_Exercise details_
Reproduce exactly the lines below from the one containing "floor_flange();" through the one containing "bpy.data.objects.remove(obj)", including both, and nothing else.

_Recorded data_
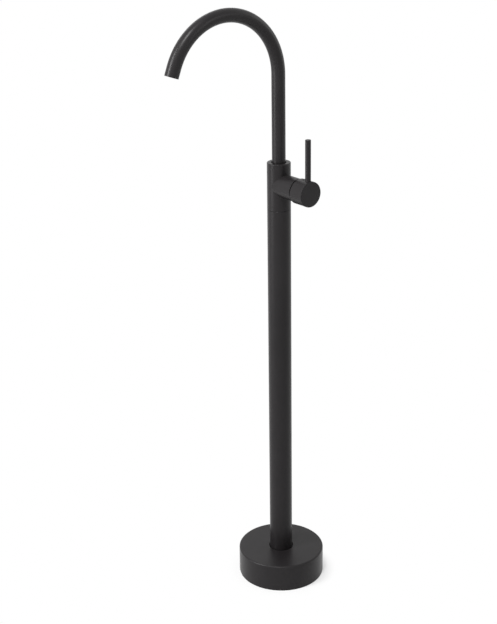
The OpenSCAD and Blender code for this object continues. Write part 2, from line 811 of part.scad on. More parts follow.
// Aerator with its water holes and the notches for its key
module aerator() {
  pitch = aerator_hole_d + 1;
  color(grey_plastic)
  at_outlet()
  translate([0, 0, aerator_s])
    difference() {
      turned_rod(aerator_r, aerator_l, 0.3, 0.3);
      translate([0, 0, -cut]) cylinder(h = aerator_l - 3 + cut, r = aerator_r - 2);
      translate([0, 0, aerator_l - 1.5]) cylinder(h = 3, r = aerator_r - 1.6);
      cylinder(h = aerator_l, d = aerator_hole_d);
      for (i = [0 : 5])
        rotate([0, 0, 60 * i]) translate([pitch, 0, 0]) cylinder(h = aerator_l, d = aerator_hole_d);
      for (i = [0 : 11])
        rotate([0, 0, 30 * i + 15]) translate([1.93 * pitch, 0, 0]) cylinder(h = aerator_l, d = aerator_hole_d);
      for (i = [0 : 3])
        rotate([0, 0, 90 * i]) translate([aerator_r - 2, -1, aerator_l - 1.2]) cube([4, 2, 4]);
    }
}

floor_flange();
socket_grub_screws();
base_cover();
cover_seal();
base_gasket();
column_tube();
column_nipple();
nipple_o_ring();
mixer_body();
hot_hose();
cold_hose();
hot_hose_nut();
cold_hose_nut();
hose_washers();
hose_snap_rings();
cartridge_port_plate();
port_seals();
fixed_disc();
moving_disc();
disc_carrier();
cartridge_housing();
cartridge_spindle();
stem_pin();
cartridge_stem();
cartridge_ring_nut();
handle_hub();
hub_grub_screw();
lever_pin();
spout_tube();
spout_shank();
spout_o_rings();
spout_slide_ring();
spout_lock_screw();
outlet_sleeve();
aerator_washer();
aerator();
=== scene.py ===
import math

import bmesh
import bpy
from mathutils import Matrix, Vector


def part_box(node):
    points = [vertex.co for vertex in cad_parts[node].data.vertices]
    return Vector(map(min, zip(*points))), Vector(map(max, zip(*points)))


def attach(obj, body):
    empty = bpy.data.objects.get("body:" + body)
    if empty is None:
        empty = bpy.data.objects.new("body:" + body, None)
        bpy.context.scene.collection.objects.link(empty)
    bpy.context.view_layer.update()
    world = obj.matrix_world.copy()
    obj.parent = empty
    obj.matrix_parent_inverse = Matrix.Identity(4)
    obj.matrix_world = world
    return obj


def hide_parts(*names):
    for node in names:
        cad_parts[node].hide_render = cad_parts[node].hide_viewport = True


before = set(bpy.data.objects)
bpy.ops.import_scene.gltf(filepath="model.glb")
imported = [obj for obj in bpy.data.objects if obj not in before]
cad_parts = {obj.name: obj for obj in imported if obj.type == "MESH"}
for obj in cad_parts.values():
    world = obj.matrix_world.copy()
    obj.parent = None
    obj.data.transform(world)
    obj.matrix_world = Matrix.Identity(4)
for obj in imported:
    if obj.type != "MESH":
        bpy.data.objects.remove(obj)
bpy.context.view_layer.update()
scene = bpy.context.scene


# Camera. It stands a third of a metre above the spout's top, turned between spout and
# handle, and looks down at the mixer. The picture is 497 x 624 pixels, so its long side
# is the height, and a small shift sets the mixer's place in the frame.
camera_azimuth = math.radians(50.10)
camera_distance = 2.2597
camera_height = 1.4313
camera_pitch = math.radians(18.634)
camera_yaw = math.radians(-1.387)
camera_roll = math.radians(0.792)

camera_data = bpy.data.cameras.new("camera")
camera = bpy.data.objects.new("camera", camera_data)
scene.collection.objects.link(camera)
camera_data.sensor_width = 36.0
camera_data.lens = 77.4
camera_data.shift_y = -0.1152
camera_data.clip_start = 0.05
camera_data.clip_end = 60.0
camera.matrix_world = (
    Matrix.Rotation(camera_azimuth, 4, "Z")
    @ Matrix.Translation((0.0, -camera_distance, camera_height))
    @ Matrix.Rotation(-camera_yaw, 4, "Z")
    @ Matrix.Rotation(math.pi / 2 - camera_pitch, 4, "X")
    @ Matrix.Rotation(-camera_roll, 4, "Z")
)
scene.camera = camera


# Floor flange: a thick turned steel plate with an upright socket, anchored to the floor
# under the cover. It keeps its CAD form and gets zinc-plated, finely turned steel.
def new_material(name):
    """Starts a material and gives its nodes, and the place on the piece in metres."""
    material = bpy.data.materials.new(name)
    material.use_nodes = True
    nodes = material.node_tree.nodes
    links = material.node_tree.links
    shader = nodes["Principled BSDF"]
    place = nodes.new("ShaderNodeTexCoord").outputs["Object"]
    return material, nodes, links, shader, place


def add_noise(nodes, links, place, scale, detail, stretch=(1, 1, 1)):
    """Gives a noise on the piece; stretch makes it finer or coarser along X, Y and Z."""
    mapping = nodes.new("ShaderNodeMapping")
    mapping.inputs["Scale"].default_value = stretch
    noise = nodes.new("ShaderNodeTexNoise")
    noise.inputs["Scale"].default_value = scale
    noise.inputs["Detail"].default_value = detail
    links.new(place, mapping.inputs["Vector"])
    links.new(mapping.outputs["Vector"], noise.inputs["Vector"])
    return noise.outputs["Fac"]


def drive_roughness(nodes, links, factor, shader, low, high):
    """Spreads a noise over a range of roughness; most of it lies between 0.3 and 0.7."""
    spread = nodes.new("ShaderNodeMapRange")
    spread.inputs["From Min"].default_value = 0.3
    spread.inputs["From Max"].default_value = 0.7
    spread.inputs["To Min"].default_value = low
    spread.inputs["To Max"].default_value = high
    links.new(factor, spread.inputs["Value"])
    links.new(spread.outputs["Result"], shader.inputs["Roughness"])


def drive_colour(nodes, links, factor, shader, dark, light):
    """Blends from the dark to the light tone across the middle of the factor's range."""
    ramp = nodes.new("ShaderNodeValToRGB")
    dark_end, light_end = ramp.color_ramp.elements
    dark_end.position = 0.35
    dark_end.color = (*dark, 1)
    light_end.position = 0.65
    light_end.color = (*light, 1)
    links.new(factor, ramp.inputs["Fac"])
    links.new(ramp.outputs["Color"], shader.inputs["Base Color"])


def drive_bump(nodes, links, factor, shader, strength, depth):
    """Shows the factor as fine relief, with its depth in metres."""
    bump = nodes.new("ShaderNodeBump")
    bump.inputs["Strength"].default_value = strength
    bump.inputs["Distance"].default_value = depth
    links.new(factor, bump.inputs["Height"])
    links.new(bump.outputs["Normal"], shader.inputs["Normal"])


def turned_metal(name, dark, light, roughness):
    """Metal with the lathe's fine rings round the upright axis, and faint stains."""
    gloss_spread = 0.06
    material, nodes, links, shader, place = new_material(name)
    shader.inputs["Metallic"].default_value = 1.0
    rings = add_noise(nodes, links, place, scale=260, detail=3, stretch=(0.15, 0.15, 6))
    stains = add_noise(nodes, links, place, scale=45, detail=4)
    drive_colour(nodes, links, stains, shader, dark, light)
    drive_roughness(nodes, links, rings, shader, roughness - gloss_spread, roughness + gloss_spread)
    drive_bump(nodes, links, rings, shader, strength=0.15, depth=0.0001)
    return material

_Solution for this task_
floor_flange();
socket_grub_screws();
base_cover();
cover_seal();
base_gasket();
column_tube();
column_nipple();
nipple_o_ring();
mixer_body();
hot_hose();
cold_hose();
hot_hose_nut();
cold_hose_nut();
hose_washers();
hose_snap_rings();
cartridge_port_plate();
port_seals();
fixed_disc();
moving_disc();
disc_carrier();
cartridge_housing();
cartridge_spindle();
stem_pin();
cartridge_stem();
cartridge_ring_nut();
handle_hub();
hub_grub_screw();
lever_pin();
spout_tube();
spout_shank();
spout_o_rings();
spout_slide_ring();
spout_lock_screw();
outlet_sleeve();
aerator_washer();
aerator();
=== scene.py ===
import math

import bmesh
import bpy
from mathutils import Matrix, Vector


def part_box(node):
    points = [vertex.co for vertex in cad_parts[node].data.vertices]
    return Vector(map(min, zip(*points))), Vector(map(max, zip(*points)))


def attach(obj, body):
    empty = bpy.data.objects.get("body:" + body)
    if empty is None:
        empty = bpy.data.objects.new("body:" + body, None)
        bpy.context.scene.collection.objects.link(empty)
    bpy.context.view_layer.update()
    world = obj.matrix_world.copy()
    obj.parent = empty
    obj.matrix_parent_inverse = Matrix.Identity(4)
    obj.matrix_world = world
    return obj


def hide_parts(*names):
    for node in names:
        cad_parts[node].hide_render = cad_parts[node].hide_viewport = True


before = set(bpy.data.objects)
bpy.ops.import_scene.gltf(filepath="model.glb")
imported = [obj for obj in bpy.data.objects if obj not in before]
cad_parts = {obj.name: obj for obj in imported if obj.type == "MESH"}
for obj in cad_parts.values():
    world = obj.matrix_world.copy()
    obj.parent = None
    obj.data.transform(world)
    obj.matrix_world = Matrix.Identity(4)
for obj in imported:
    if obj.type != "MESH":
        bpy.data.objects.remove(obj)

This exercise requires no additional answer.